On average, cars sit idle for more than 90% of their time, and only 1.5 of the typical five seats are occupied, making it a significantly underutilized asset. Innovative business models that embrace Mobility-as-a-Service (MaaS), such as ride-sharing, help increase asset utilization.

However, to fully embrace circularity, transport must look beyond MaaS business models to combat all forms of waste. Recycling end-of-life tires, for instance, is a significant challenge. Around one billion tires reach the end of their useful lives each year. About 65% of them are collected for reuse. About 70% of those are recycled to recover their materials, while the remaining 30% are used for energy recovery. Tire manufacturers are now offering their customers innovative service packages that include maintenance, real-time tire condition monitoring, and other services, all of which can help optimize the life span of tires and decrease resource utilization.

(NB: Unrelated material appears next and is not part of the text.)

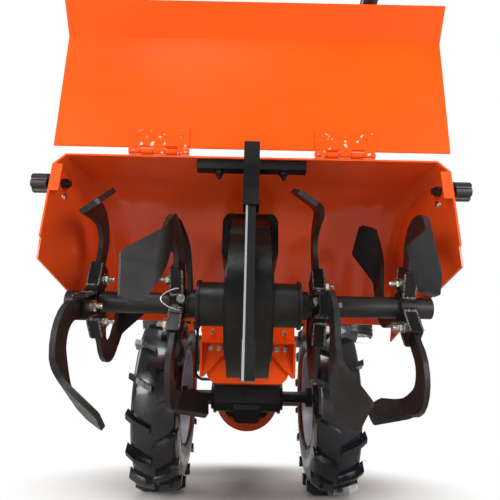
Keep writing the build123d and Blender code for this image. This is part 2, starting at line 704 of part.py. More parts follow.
def handlebar():
    """Stem from the pivot, cross tube and the two handle tubes."""
    body = bar_x((-16.5, 16.5), *PIVOT, 18) + bar_x((-30, 30), *PIVOT, PIVOT_R)
    body += rod((0, *PIVOT), (0, *CROSS), STEM_R)
    body += bar_x((-145, 145), *CROSS, CROSS_R)
    for s in (-1, 1):
        body += pipe(handle_path(s), BAR_R, 60, BAR_R - 2.5)
    return body


def grip(s):
    """Rubber grip on a tube end."""
    end = -REAR_REACH
    outer = bar_y(s * GRIP_X, (end, end + GRIP_LEN), GRIP_Z, GRIP_R)
    outer = fillet(outer.edges().group_by(Axis.Y)[0], 5)
    return outer - bar_y(s * GRIP_X, (end + 3, end + GRIP_LEN + 1), GRIP_Z, BAR_R)


def hand_lever(s):
    """Clutch or brake lever in front of a grip."""
    y = -REAR_REACH + GRIP_LEN + 10
    x, z = s * GRIP_X, GRIP_Z
    clamp = bar_y(x, (y, y + 25), z, GRIP_R) - bar_y(x, (y - 5, y + 30), z, BAR_R)
    side = [(y + 3, z + 14), (y + 23, z + 14), (y + 15, z + 46), (y - 115, z + 60), (y - 115, z + 52), (y - 1, z + 36)]
    return clamp + slab(side, (x - 5, x + 5))


def gear_lever():
    """Gear rod from the transmission up beside the handlebar, with its knob."""
    stalk = pipe([(62, 0, 340), (62, 0, 480), (62, -80, 600), (62, -186, 640)], 5, 30)
    foot = block((48, 68), (-12, 12), (312, 345))
    ball = Pos(62, -192, 642) * Sphere(17)
    return stalk + foot + ball


CABLE_R = 3.5


def cables():
    """Two control cables clipped between the handlebar column and the transmission."""
    # side, outer X, Y, upper Z, lower Z, X where it enters the case
    table = [(-1, 122, -45, 380, 242, CASE_X), (1, 104, -32, 372, 290, 48)]
    runs = []
    for s, x, y, high, low, case in table:
        points = [(s * 26, y, high), (s * x, y, high), (s * x, y, low), (s * case, y, low)]
        runs.append(pipe(points, CABLE_R, 20))
    return runs


def stand():
    """Parking stand: a tube across the front plate with a leg and a foot on each side."""
    bar = bar_x((-STAND_X, STAND_X), STAND_Y, STAND_Z, STAND_R)
    back = 48.0
    legs = [rod((s * STAND_X, STAND_Y, STAND_Z), (s * STAND_X, STAND_Y - back, 4), 11) for s in (-1, 1)]
    legs = [leg & block((-400, 400), (0, 900), (0, 400)) for leg in legs]
    foot_y = STAND_Y - back
    feet = [block((s * STAND_X - 24, s * STAND_X + 24), (foot_y - 30, foot_y + 30), (0, 8)) for s in (-1, 1)]
    return bar.fuse(*legs, *feet)


for name, s in (("left", -1), ("right", 1)):
    save(f"tyre_{name}", Pos(s * WHEEL_X, 0, WHEEL_R) * tyre())
    save(f"rim_{name}", Pos(s * WHEEL_X, 0, WHEEL_R) * (rim() if s > 0 else mirror(rim(), about=Plane.YZ)))
right_axle, left_axle = both(axle)
save("axle_right", right_axle)
save("axle_left", left_axle)
save("transmission_case", transmission())
save("bell_housing", bell())
save("engine_crankcase", engine())
save("engine_cylinder", cylinder())
save("recoil_starter", recoil())
save("fuel_tank", tank())
save("air_cleaner", air_cleaner())
save("carburettor", carburettor())
save("muffler", muffler())
save("engine_cradle", cradle())
save("tiller_case", tiller_case())
save("coupling_bracket", bracket())
save("tine_shaft", shaft())
for name, (x, tines) in TINE_GROUPS.items():
    save(name, tine_group(x, tines))
save("hood_middle", hood_sheet((-SEAM_X, SEAM_X)))
right_side, left_side = both(hood_side)
save("hood_wing_right", right_side)
save("hood_wing_left", left_side)
save("rear_flap", flap())
save("hood_hinge_leaves", *[Pos(s * HINGE_X, 0, 0) * hood_leaf() for s in (-1, 1)])
save("flap_hinge_leaves", *[Pos(s * HINGE_X, 0, 0) * flap_leaf() for s in (-1, 1)])
save("hood_crossbar", crossbar())
save("spur_sleeve", sleeve())
save("depth_spur", spur())
save("hood_knobs", *[knob(s) for s in (-1, 1)])
save("handlebar_column", column())
save("handlebar", handlebar())
save("grips", *[grip(s) for s in (-1, 1)])
save("hand_levers", *[hand_lever(s) for s in (-1, 1)])
save("gear_lever", gear_lever())
save("control_cables", *cables())
save("parking_stand", stand())
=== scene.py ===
import json
import math
import random

import bmesh
import bpy
from mathutils import Matrix, Vector


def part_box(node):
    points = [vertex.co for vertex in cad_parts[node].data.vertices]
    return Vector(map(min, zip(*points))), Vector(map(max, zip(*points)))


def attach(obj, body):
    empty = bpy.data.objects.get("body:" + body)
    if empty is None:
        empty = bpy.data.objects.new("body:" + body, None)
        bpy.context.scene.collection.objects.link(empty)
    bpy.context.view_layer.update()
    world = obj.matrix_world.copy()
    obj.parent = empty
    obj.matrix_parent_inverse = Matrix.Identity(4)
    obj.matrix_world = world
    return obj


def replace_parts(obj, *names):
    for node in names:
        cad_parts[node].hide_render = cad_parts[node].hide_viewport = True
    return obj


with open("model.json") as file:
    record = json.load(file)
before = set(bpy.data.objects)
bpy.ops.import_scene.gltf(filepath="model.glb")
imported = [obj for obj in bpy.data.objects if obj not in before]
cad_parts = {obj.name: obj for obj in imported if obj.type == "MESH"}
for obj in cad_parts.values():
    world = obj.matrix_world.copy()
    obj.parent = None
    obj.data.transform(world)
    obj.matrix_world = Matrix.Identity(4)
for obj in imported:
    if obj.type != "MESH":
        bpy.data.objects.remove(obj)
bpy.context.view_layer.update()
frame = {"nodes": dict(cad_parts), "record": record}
NODES = frame["nodes"]
SLOT_OF = {s["node"]: s["material_slot"] for s in frame["record"]["subparts"]}
MM = 0.001
LEFT_AND_RIGHT = ((-1, "left"), (1, "right"))      # sign of X on each side, and its name


# ---- places read from the frame ----
def middle(node):
    """Middle of a CAD node's box."""
    low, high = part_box(node)
    return (Vector(low) + Vector(high)) / 2


AXLE = (middle("tyre_left") + middle("tyre_right")) / 2
SHAFT = middle("tine_shaft")


def at(x, y, z):
    """Point in mm: from the middle plane, from the wheel axle towards the engine, and from the floor."""
    return Vector((x * MM, AXLE.y + y * MM, z * MM))


def sided(s, place):
    """Point in mm as at() takes it, on the right for s = 1 and mirrored to the left for s = -1."""
    x, y, z = place
    return at(s * x, y, z)


# ---- materials ----
NOISE_LOW, NOISE_HIGH = 0.3, 0.7     # most of a noise lies between these
PATCHES = (0.34, 0.66)               # a noise turns from a finish's first colour to its second between these
BUMP_STRENGTH = 0.35
COAT_ROUGHNESS = 0.08


def new_material(name):
    """A material with only its shader and output, as (material, shader)."""
    mat = bpy.data.materials.new(name)
    mat.use_nodes = True
    return mat, mat.node_tree.nodes["Principled BSDF"]


def noise(tree, scale, detail, seed=0.0):
    """Noise over the row frame; scale is in waves per metre."""
    coord = tree.nodes.new("ShaderNodeTexCoord")
    shift = tree.nodes.new("ShaderNodeMapping")
    shift.inputs["Location"].default_value = (seed, seed * 0.7, seed * 1.3)
    node = tree.nodes.new("ShaderNodeTexNoise")
    node.inputs["Scale"].default_value = scale
    node.inputs["Detail"].default_value = detail
    tree.links.new(coord.outputs["Object"], shift.inputs["Vector"])
    tree.links.new(shift.outputs["Vector"], node.inputs["Vector"])
    return node.outputs["Fac"]


def ramp(tree, value, stops):
    """Colour ramp over value; stops are two (place, colour) pairs."""
    node = tree.nodes.new("ShaderNodeValToRGB")
    for element, (place, colour) in zip(node.color_ramp.elements, stops):
        element.position = place
        element.color = (*colour, 1.0)
    tree.links.new(value, node.inputs["Fac"])
    return node.outputs["Color"]


def spread(tree, value, low, high):
    """A noise's usual range mapped to low..high."""
    node = tree.nodes.new("ShaderNodeMapRange")
    node.inputs["From Min"].default_value = NOISE_LOW
    node.inputs["From Max"].default_value = NOISE_HIGH
    node.inputs["To Min"].default_value = low
    node.inputs["To Max"].default_value = high
    tree.links.new(value, node.inputs["Value"])
    return node.outputs["Result"]


def bump(tree, shader, height, distance):
    """Adds relief of a height in metres to a shader."""
    node = tree.nodes.new("ShaderNodeBump")
    node.inputs["Strength"].default_value = BUMP_STRENGTH
    node.inputs["Distance"].default_value = distance
    tree.links.new(height, node.inputs["Height"])
    tree.links.new(node.outputs["Normal"], shader.inputs["Normal"])


def calculated(tree, operation, first, second):
    """Result of a Math node on a socket and a second socket or a number."""
    node = tree.nodes.new("ShaderNodeMath")
    node.operation = operation
    tree.links.new(first, node.inputs[0])
    if isinstance(second, float):
        node.inputs[1].default_value = second
    else:
        tree.links.new(second, node.inputs[1])
    return node.outputs[0]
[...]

On the freight side, there is also potential. In the United States, the Bureau of Transportation Statistics disclosed that, in 2019, one out of four trucks ran empty. That figure reaches 27% in Europe and 40% in Asia. Statistics show that open or partially empty trucks travel 29 million miles worldwide. Digitalization and innovative business models can change this by connecting trucking operators and clients in real time—a much more efficient way of matching supply and demand than your traditional phone call or Excel spreadsheet.

Material circularity

By transitioning toward a circular economy and making consistent efforts to reduce waste, emissions from the materials used in vehicle manufacturing could be reduced by 70% by 2050, or 285 million tons of CO2 equivalent. 

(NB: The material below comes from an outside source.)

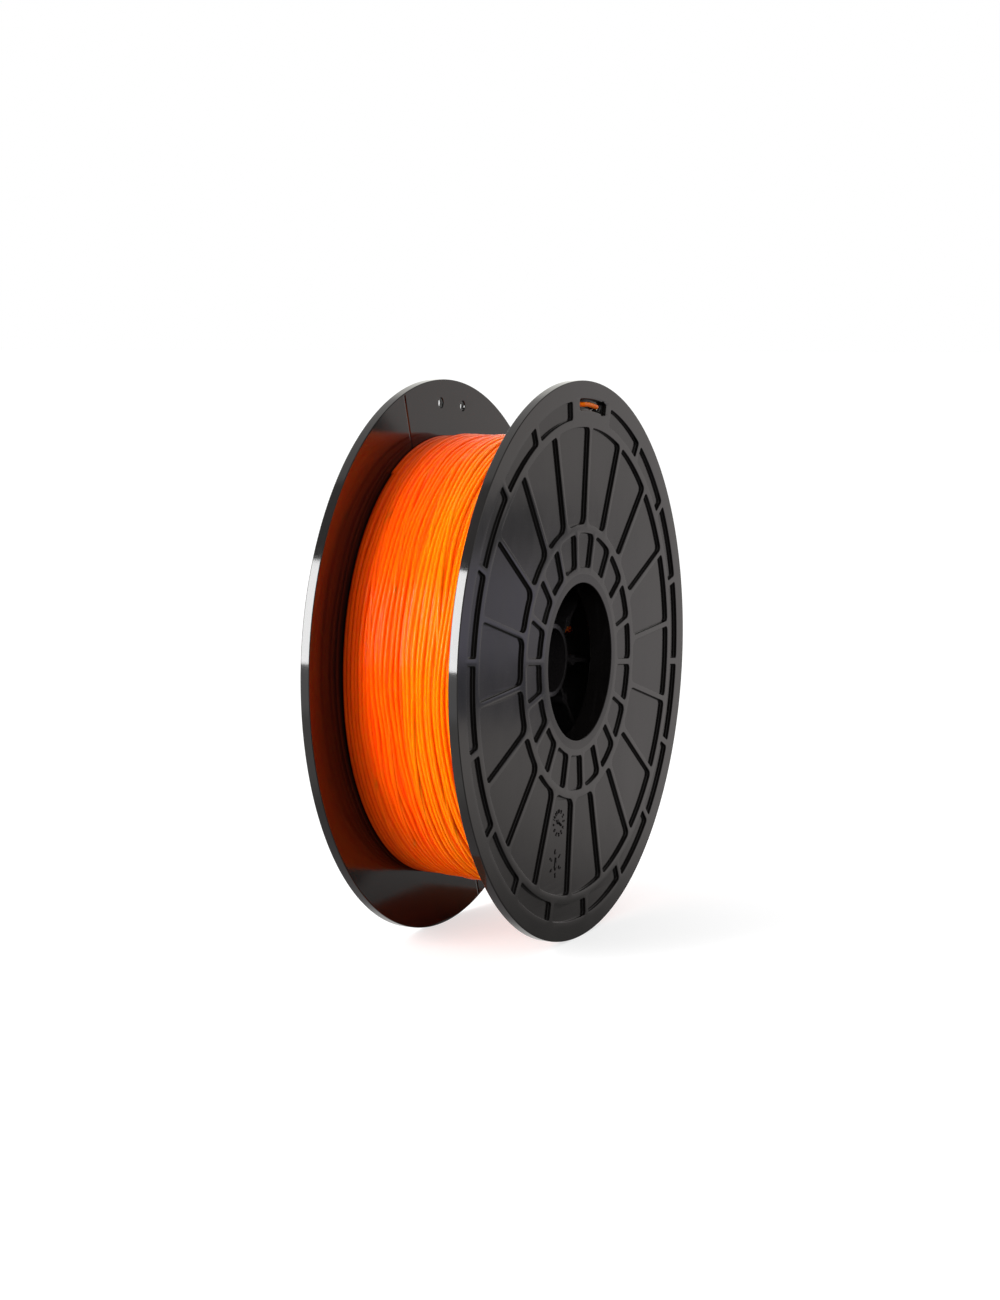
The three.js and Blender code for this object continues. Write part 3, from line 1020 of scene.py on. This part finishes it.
# The studio round the spool, as regions by direction: compass angles from +X towards +Y and heights
# above the horizon, both from and to in degrees, the softness of the edge, and the brightness there.
# What glossy plastic reflects: bright paper behind, a dark room in front, and a pale strip low on the right
REFLECTED = [
    (-12, 190, -90, 84, 14, (0.85, 0.84, 0.82)),
    (-5, 60, -8, 30, 10, (1.30, 1.29, 1.22)),
    (-30, 190, -90, -52, 14, (0.50, 0.48, 0.48)),
    (112, 190, -8, 80, 9, (0.32, 0.32, 0.32)),
    (136, 176, -14, 0, 6, (1.30, 1.30, 1.32)),
    (-135, -62, -70, -8, 10, (0.30, 0.30, 0.30)),
    (-122, -68, -8, 50, 10, (0.72, 0.71, 0.70)),
    (-56, -4, -80, 18, 8, (0.16, 0.155, 0.15)),
    (-40, -6, -8.4, 14, 4.4, (0.62, 0.58, 0.56)),
    (-22.8, -6, -9.2, 14, 3.4, (0.71, 0.67, 0.66)),
    (-40, -24.0, -4.4, -3.7, 0.5, (0.20, 0.20, 0.21)),
    (-40, -24.8, -7.0, -5.0, 0.4, (0.54, 0.52, 0.64)),
    (-40, -24.2, -7.9, -7.1, 0.4, (0.19, 0.19, 0.22)),
]
# What lights matt surfaces: the same room, brighter behind and above
FILL = [
    (-180, 180, 40, 90, 30, (1.0, 1.0, 1.0)),
    (20, 190, -50, 90, 40, (1.35, 1.35, 1.35)),
    (125, 190, -60, -4, 20, (2.3, 2.3, 2.3)),
    (-175, -95, -20, 50, 30, (0.55, 0.55, 0.55)),
]
ROOM_REFLECTED = (0.09, 0.09, 0.09)
ROOM_FILL = (0.28, 0.28, 0.28)


class Studio(Nodes):
    """Builds the world's nodes: what the spool reflects, what lights it, and white behind it."""

    def __init__(self, tree):
        super().__init__(tree)
        parts = self.node("SeparateXYZ", {0: self.node("TexCoord").outputs["Generated"]})
        self.height = self.degrees("ARCSINE", parts.outputs["Z"])
        self.compass = self.degrees("ARCTAN2", parts.outputs["Y"], parts.outputs["X"])

    def degrees(self, operation, *values):
        return self.math("MULTIPLY", self.math(operation, *values), 180 / math.pi)

    def ramp(self, value, start, end):
        """0 before start, 1 past end, with a smooth rise between; start may be the higher one."""
        inputs = {"Value": value, "From Min": start, "From Max": end}
        return self.node("MapRange", inputs, interpolation_type="SMOOTHSTEP").outputs["Result"]

    def inside(self, value, low, high, soft):
        """1 where a value lies between low and high, fading to 0 over soft on both sides."""
        rise = self.ramp(value, low - soft, low)
        fall = self.ramp(value, high + soft, high)
        return self.math("MULTIPLY", rise, fall)

    def surroundings(self, room, regions):
        color = room
        for left, right, low, high, soft, tone in regions:
            across = self.inside(self.compass, left, right, soft)
            share = self.math("MULTIPLY", across, self.inside(self.height, low, high, soft))
            color = self.blend(share, color, tone)
        return color

    def finish(self):
        rays = self.node("LightPath")
        color = self.surroundings(ROOM_FILL, FILL)
        mirrored = self.surroundings(ROOM_REFLECTED, REFLECTED)
        color = self.blend(rays.outputs["Is Glossy Ray"], color, mirrored)
        color = self.blend(rays.outputs["Is Camera Ray"], color, (1, 1, 1))
        self.feed(self.tree.nodes["Background"].inputs["Color"], color)


# Sizes of the stage, in metres
FLOOR_REACH = 30
FLOOR_GREY = [(0.40, 0.40, 0.40), (0.42, 0.42, 0.42)]
FLOOR_GLOW = 0.66
# The shaded floor between the flanges, which only glossy surfaces show: two opposite corners, its
# height above the floor, and its tones
SHADE_LOW = (-0.09, -0.012)
SHADE_HIGH = (0.06, 0.025)
SHADE_ABOVE = 0.0005
SHADE_TONES = [(0.34, 0.16, 0.09), (0.37, 0.17, 0.10)]


def stage_sheet(name, low, high, z, material):
    """A flat sheet below the spool, between two opposite corners."""
    mesh = bpy.data.meshes.new(name)
    corners = [(low[0], low[1], z), (high[0], low[1], z), (high[0], high[1], z), (low[0], high[1], z)]
    mesh.from_pydata(corners, [], [(0, 1, 2, 3)])
    mesh.materials.append(material)
    sheet = bpy.data.objects.new(name, mesh)
    sheet.visible_diffuse = False
    bpy.context.scene.collection.objects.link(sheet)
    return sheet


def make_studio():
    scene = bpy.context.scene
    world = bpy.data.worlds.new("studio")
    scene.world = world
    world.use_nodes = True
    Studio(world.node_tree).finish()
    scene.view_settings.view_transform = "Standard"
    soft_light("key_softbox", (-0.80, 0.4235, 0.30), distance=1.1, width=0.33, height=0.70, power=13.5)
    toward_camera = (-0.66, -0.60, 0.45)
    side = soft_light("camera_side_light", toward_camera, distance=1.3, width=0.35, height=0.35, power=2.4)
    side.visible_glossy = False
    reach = (FLOOR_REACH, FLOOR_REACH)
    white = paper("floor_paper", *FLOOR_GREY, FLOOR_GLOW)
    floor = stage_sheet("floor", (-FLOOR_REACH, -FLOOR_REACH), reach, -RIM_R * MM, white)
    floor.visible_glossy = False
    tones = paper("floor_shade", *SHADE_TONES)
    shade = stage_sheet("floor_shade", SHADE_LOW, SHADE_HIGH, SHADE_ABOVE - RIM_R * MM, tones)
    shade.visible_camera = False
    shade.visible_shadow = False


# ---------------------------------------- the spool
def settle(piece, slot, *nodes):
    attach(piece, "root")
    if nodes:
        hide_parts(*nodes)


def main():
    make_camera()
    make_studio()
    ribbed = black_plastic("black_plastic_ribbed", BLACK, gloss=0.08, grain=0.3)
    floors = black_plastic("black_plastic_floors", BLACK, gloss=0.10, grain=0.3, shine=0.35)
    polished = black_plastic("black_plastic_polished", INNER_BLACK, gloss=0.12, grain=0.1)
    # The spider's paler black is painted light inside the bore
    matt = black_plastic("black_plastic_matt_painted_light", HUB_BLACK_PAINTED_LIGHT, gloss=0.22, grain=0.5)
    orange = orange_filament("orange_filament", *ORANGE_AND_REAR_SHADE)
    # The layer below is darker and redder: painted shade in the partings
    gap_orange_and_shade = orange_filament("orange_filament_gap_shade", *GAP_ORANGE_AND_SHADE)

    finishes = [ribbed, polished, floors]
    front = Flange(FRONT_Y, FRONT_THICKNESS, 1).build("front_flange_disc", FRONT_TUCK, finishes)
    settle(front, "black_plastic", "front_flange")
    rear = Flange(REAR_Y, REAR_THICKNESS, -1).build("rear_flange_disc", REAR_TUCK, finishes)
    settle(rear, "black_plastic", "rear_flange")
    settle(make_drum(polished), "black_plastic", "hub_drum")
    settle(make_spider(matt), "black_plastic", "hub_spider")
    settle(make_dials(floors), "black_plastic")

    turns, start = outer_turns(orange)
    settle(turns, "orange_filament", "filament_winding")
    settle(inner_turns(gap_orange_and_shade), "orange_filament")
    tail = strand("filament_tail_end", tail_route(start), orange, (0, -1, 0))
    settle(tail, "orange_filament", "filament_tail")
    inner_end = strand("filament_hub_end", inner_end_route(), orange, (0, 1, 0))
    settle(inner_end, "orange_filament", "filament_inner_end")


main()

The average vehicle today weighs 1.4 tons. Designing vehicles to be more lightweight so that fewer materials are needed to make them, and less energy is needed to power them would reduce 89 million tons of CO2 equivalent per year by 2050.

This transition would involve promoting resource-conscious practices such as remanufacturing engines or retreading tires to keep them in use. As an example, the process of remanufacturing an engine—in other words, restoring it to make it as close to new as possible—generates 85% less carbon than making a new one from scratch. This strategy would help reduce 38 million tons of CO2 equivalent per year by 2050.

Lifetime optimization

Every year, millions of vehicles reach the end of their life. The poor management of ELVs hurts the environment, and cause millions of tons of materials to go to waste.

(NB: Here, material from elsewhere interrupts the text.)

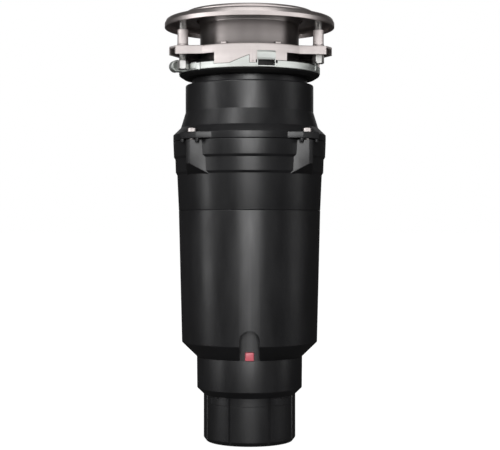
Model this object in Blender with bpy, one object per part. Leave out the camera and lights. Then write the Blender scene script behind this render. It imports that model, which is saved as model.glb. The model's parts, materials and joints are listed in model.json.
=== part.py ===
"""Kitchen garbage disposal: a continuous-drive under-sink food waste disposer with its sink mount.

The object stands on its base with +Z up.  The origin is the centre of the bottom face, and the
reset button faces -Y.  Every length in this file is in millimetres, and the mesh builders turn
millimetres into metres.  A bearing named "phi" is measured in degrees from the front (-Y),
positive towards +X.
"""

import math

import bmesh
import bpy
from mathutils import Matrix, Vector

MM = 0.001
GAP = 0.3
SEGMENTS = 32
INNER = 24
FINE = 16
SMALL = 8
SMOOTH_ANGLE = math.radians(40)

# Overall heights of the stack
SHELL_TOP = 199.3
HOUSING_BOTTOM = 199.9
HOUSING_TOP = 258.3
HOPPER_BOTTOM = 258.6
RIM_TOP = 264.1
HOPPER_SHOULDER = 307.7
NECK_TOP = 318.7
FLANGE_TOP = 370.8

# Bottom housing
TUBE_RADIUS = 39.8
TUBE_TOP = 40.8
BASE_EDGE = 3.5
FLOOR = 5.0
SKIRT_RADIUS = 45.75
SKIRT_BOTTOM = 46.3
SKIRT_TOP = 73.1
GROOVE_BEARING = 24.7
GROOVE_WIDTH = 2.0

# Outer shell and the reset recess in its front
SHELL_FOOT = 73.4
SHELL_WIDE = 85.8
SHELL_LOW_RADIUS = 58.7
SHELL_TOP_RADIUS = 61.45
RECESS_HALF = 8.4
RECESS_SPRING = 90.9
RECESS_WALL = 1.6
BUTTON_Z = 76.8
BUTTON_WIDTH = 6.4
BUTTON_HEIGHT = 6.2
BUTTON_HOLE = 4.8
BUTTON_FRONT = 47.4

# Motor
SHAFT_RADIUS = 6.0
SHAFT_BOTTOM = 86.0
CAN_RADIUS = 54.0
CAN_INNER = 52.6
CAN_BOTTOM = 106.0
CAN_TOP = 190.0
STATOR_RADIUS = 52.3
STATOR_BORE = 33.4
STATOR_BOTTOM = 125.0
STATOR_TOP = 167.0
ROTOR_RADIUS = 33.0
BOLT_CIRCLE = 50.4
BEARING_RADIUS = 9.0
HUB_BORE = 9.3
HUB_RADIUS = 14.0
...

There are two major ways to address the issue. First, making vehicles last longer would cut 208 million tons of CO2 equivalent per year by 2050. Second, the sector needs to become a lot more efficient in how it uses and reuses materials. While we are still far away from cars becoming a source of valuable materials at the end of their lives, initiatives to close the loop during the production phase are ongoing. For example, some automotive manufacturers are starting to return the aluminum scrap generated during the car manufacturing process back to aluminum producers so it can be recycled into products of similarly high value, without any loss of quality. This simultaneously reduces energy use and carbon emissions, as recycling aluminum requires only 5% of the energy needed for producing primary aluminum.

A framework that enables and incentivizes circular product systems is key for decarbonization.  Although various initiatives are emerging to implement circularity in transport, efforts remain sporadic. Technology promises to accelerate the transition by opening new opportunities and making the circular economy more cost-effective for the transport industry. Much of the work remains to be done, but the possibilities are certainly exciting.


Nancy Vandycke

Program Manager, Sustainable Mobility for All (SuM4All) and Lead Economist, World Bank

Isabella Rolz Sandoval

Communications Officer, World Bank

Yoomin Lee

Junior Professional Officer, Transport GP Global unit

Join the Conversation

Asif Faiz
May 11, 2022

A useful and timely article but much of its content relates to industrialized and other high income countries . The article would have benefited from looking more closely at vehicle life cycles and material circularity in poorer countries like Pakistan. A major part of the vehicle fleet and vehicle imports in Pakistan ( and numeours other low and lower middle income countries) consists of used or reconditioned vehicles. And virtually every transport vehicle from ships to motor rickshaws is recycled in Pakistan--very little goes waste. One rarely sees piles of discarded rubber tires . They often find their way as soles for sandals or are used as a fuel source, and for stabilizing mountain slopes. The carcass of a disabled/crashed vehicle, stripped of all its useful resaleable parts,is sold as metal scrap for local metallurgical shops ( mini steel mills). Lastly average transpott vehicle occupancy in Pakistan is a multiple of that in richer countries.

Paolo Tosoratti
May 11, 2022

This article is missing the “core” aspects.

The internal combustion engines (ICE) are a linear model, transforming any fuel in particulate NOx, CO2, etc. This means, for an average car running 250 thousand km, a total of over 15 tons of fuel disposed in the air we breath (on top of over 35 tons of CO2, etc). Then you may add oil, belts, brake pads/disks, exhaust pipes… replaced many times

An electric car is a circular model, emits zero when in use, brake pads last 4-5 times as much and disks longer that the car. At end of 1st life, the battery can be reused for static energy storage, and later (in 10 or 20 years?) is recycled (up to 98% in principle recyclable). No maintenance (oil, belts, grease, coolants) in an EV.

An ICE can only be dismantled, at end of life, an EV can have a second life with a new battery (but a well-treated battery can last over 400 thousand kilometres).

Andrew Mutatiina
May 11, 2022

Thank you so much for this. How do circular economy initiatives compare with new energy vehicles in terms of Carbon savings?